Now that the national security law is passed, there’s still another channel through which its enforcement could be delayed. This would be through legal challenges filed in Hong Kong’s courts. While many believe that the exercise would be hopeless, the process of legislative review by a lower court and then by Hong Kong’s Court of Final Appeal (CFA) could create problems for Beijing if the lower court or both appellate bodies rule the measure as unconstitutional.
Many critics and legal experts view this as unlikely, claiming that the Hong Kong judiciary is already cowed by Beijing, and judges will probably support the national security law based on a strict reading of the Basic Law. And even if it were to happen that the CFA ruled the measure as unconstitutional, the Basic Law states that the ultimate say over the constitutionality of Hong Kong legislation lies with the Standing Committee of the National People’s Congress — the very body that passed the national security law in the first place. Though the outcome may be predictable, the process of ruling on the constitutionality of the law would come at some price for the CCP, further exposing the manner in which it is gutting Hong Kong’s political institutions.
There’s another factor in the timing of the legislation as well — it’s an election year, not only in the United States but also in Hong Kong. Legislative elections in early September in Hong Kong raise the possibility of a landslide victory by opposition parties — even the remote possibility that they could gain a majority of the seats, despite malapportionment favoring the pro-Beijing parties. The threat of an empowered opposition in the legislature may give Xi Jinping all the more reason to speed up the passage of the law before the September elections. On the other hand, some speculate that he would wait for the new legislature to convene, offering Hong Kong one final chance to pass the national security legislation locally, before the central government does so as a last resort.
The presidential election in the United States may also loom large in Beijing’s strategy. If Beijing uses the six-month timetable to enact the law, it will have the luxury of knowing who China’s adversary in the White House will be: a newly-elected Biden administration or a re-elected Trump administration.
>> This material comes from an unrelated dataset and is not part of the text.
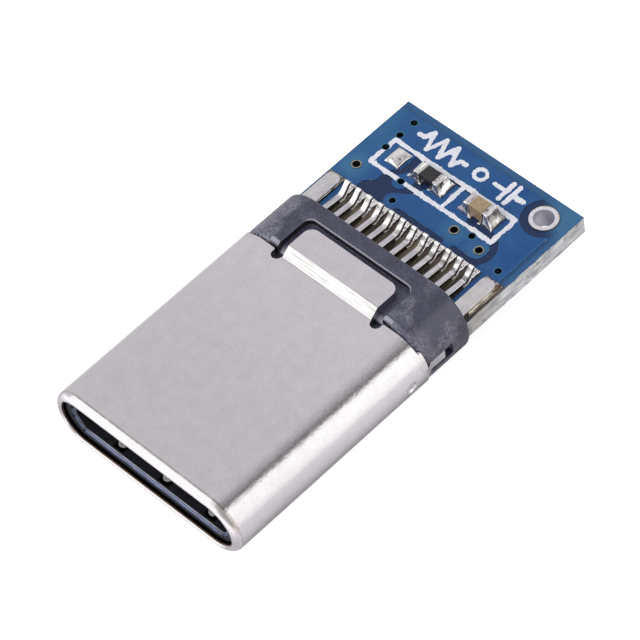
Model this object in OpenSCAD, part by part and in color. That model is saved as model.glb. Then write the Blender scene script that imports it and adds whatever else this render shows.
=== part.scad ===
// Reversible 24-contact plug on a small circuit board, open and without an overmould.
// Y = 0 is the front face of the plug, +Y runs back to the board, +Z is up.
// Z = 0 is the middle plane of the shell.

/* [Shell] */
// Outside width of the drawn shell
shell_w = 8.25; // [8.15:0.01:8.35]
// Outside height of the drawn shell
shell_h = 2.4; // [2.34:0.01:2.46]
// Wall of the drawn shell
shell_wall = 0.3; // [0.25:0.01:0.33]
// Length of the shell from its front face to its rear edge
shell_l = 8.5; // [8.3:0.05:8.8]
// Outer rounding of the front lip
lip_r = 0.25; // [0.12:0.01:0.27]
// Inner chamfer of the front lip
lip_chamfer = 0.05; // [0.02:0.01:0.08]
// Extra length of the rear edge on the round sides
side_step_l = 0.12; // [0.05:0.01:0.2]
// Half height of the longer part of the round sides
side_step_z = 0.78; // [0.5:0.01:0.9]

/* [Shell tabs] */
// Distance from the shell's side to a tab
tab_inset = 2.155; // [2:0.005:2.6]
// Length of a tab behind the rear edge
tab_reach = 1.22; // [0.9:0.02:1.3]
// How far a tab steps outwards
tab_rise = 0.28; // [0.2:0.01:0.3]
// Length of the step
tab_step_l = 0.37; // [0.3:0.01:0.45]
// Rounding of the rear corners of a tab
tab_corner_r = 0.35; // [0.1:0.01:0.5]
// Radius of the relief notch beside a tab
relief_r = 0.2; // [0.15:0.01:0.25]
// Distance of the notch centres in front of the rear edge
relief_back = 0.16; // [0.12:0.01:0.2]
// Width of the gap between a tab and the shell's corner
relief_gap = 0.42; // [0.35:0.01:0.5]
// Height of the side tongues
tongue_h = 0.38; // [0.3:0.01:0.5]
// Length of the side tongues behind the rear edge
tongue_reach = 1.05; // [0.8:0.01:1.2]
// How far a side tongue steps inwards
tongue_set = 0.13; // [0.1:0.01:0.16]
// Radius of the staking dimple on each side
dimple_r = 0.22; // [0.15:0.01:0.3]
// Depth of the staking dimple
dimple_d = 0.07; // [0.03:0.01:0.1]
// Distance of the dimple in front of the rear edge
dimple_back = 0.67; // [0.5:0.01:1]

/* [Front housing] */
// Front face of the housing behind the shell's front face
housing_set = 0.2; // [0.1:0.01:0.3]
// Rear face of the housing in front of the shell's rear edge
housing_back = 2.1; // [1.8:0.05:2.4]
// Clearance between the housing and the shell
fit_gap = 0.02; // [0.01:0.005:0.03]
// Wall of the housing at each end of the mouth
mouth_end_wall = 0.355; // [0.3:0.005:0.4]
// Wall of the housing above and below the mouth
mouth_wall = 0.24; // [0.22:0.01:0.28]
// Chamfer of the mouth
mouth_chamfer = 0.12; // [0.05:0.01:0.15]
// Sloped corner at each end of the mouth
mouth_corner = 0.42; // [0.3:0.01:0.5]
// Width of a contact slot
slot_w = 0.31; // [0.28:0.01:0.34]
// Front end of the contact slots
slot_start = 1.35; // [1.2:0.01:1.45]
// Housing wall over a contact slot
slot_wall = 0.08; // [0.06:0.01:0.1]

/* [Contacts] */
// Contacts in each row
contacts = 12; // [4:2:12]
// Distance from the mouth's end to the outermost contact
contact_margin = 0.7; // [0.6:0.01:0.8]
// Width of a contact
contact_w = 0.21; // [0.18:0.01:0.25]
// Thickness of a contact
contact_t = 0.13; // [0.1:0.01:0.14]
// Middle of a contact where its carrier holds it
contact_z = 0.6; // [0.56:0.01:0.62]
// Middle of a contact at its touching point
touch_z = 0.41; // [0.38:0.01:0.45]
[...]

While bipartisan criticism of China over its handling of Hong Kong means that the issue will remain a sticking point either way, it’s conceivable that Trump, who has never really supported Hong Kong autonomy amidst his many other criticisms of China over trade policy, could readily offer to drop punitive sanctions over Hong Kong in exchange for promises that China will increase its purchases of American goods. (Trump’s opposition to sanctions against Russia imposed in the wake of the 2014 intervention in Ukraine is instructive.)
Next month will mark the arrival of milestone anniversaries from last year’s protests. Marchers will attempt to rally on several dates in June, as well as on July 1, the anniversary of the city’s transfer to PRC rule in 1997. The most important question with these events will be the level of force that the Hong Kong government uses to suppress them. If one or more protestors winds up as a martyr in the wake of police measures that become lethal, the stakes will escalate dramatically.
Another crucial question will be the extent to which some protestors adopt violent tactics. Daily images of running street battles in Hong Kong may paradoxically work to Beijing’s advantage, by giving authorities a fresh pretext to crack down.
As never before, the future of the city’s autonomous status hangs in the balance.
Mark W. Frazier is co-director of the India China Institute and professor of politics at The New School for Social Research and author of The Power of Place: Contentious Politics in Twentieth Century Shanghai and Bombay (Cambridge University Press, 2019).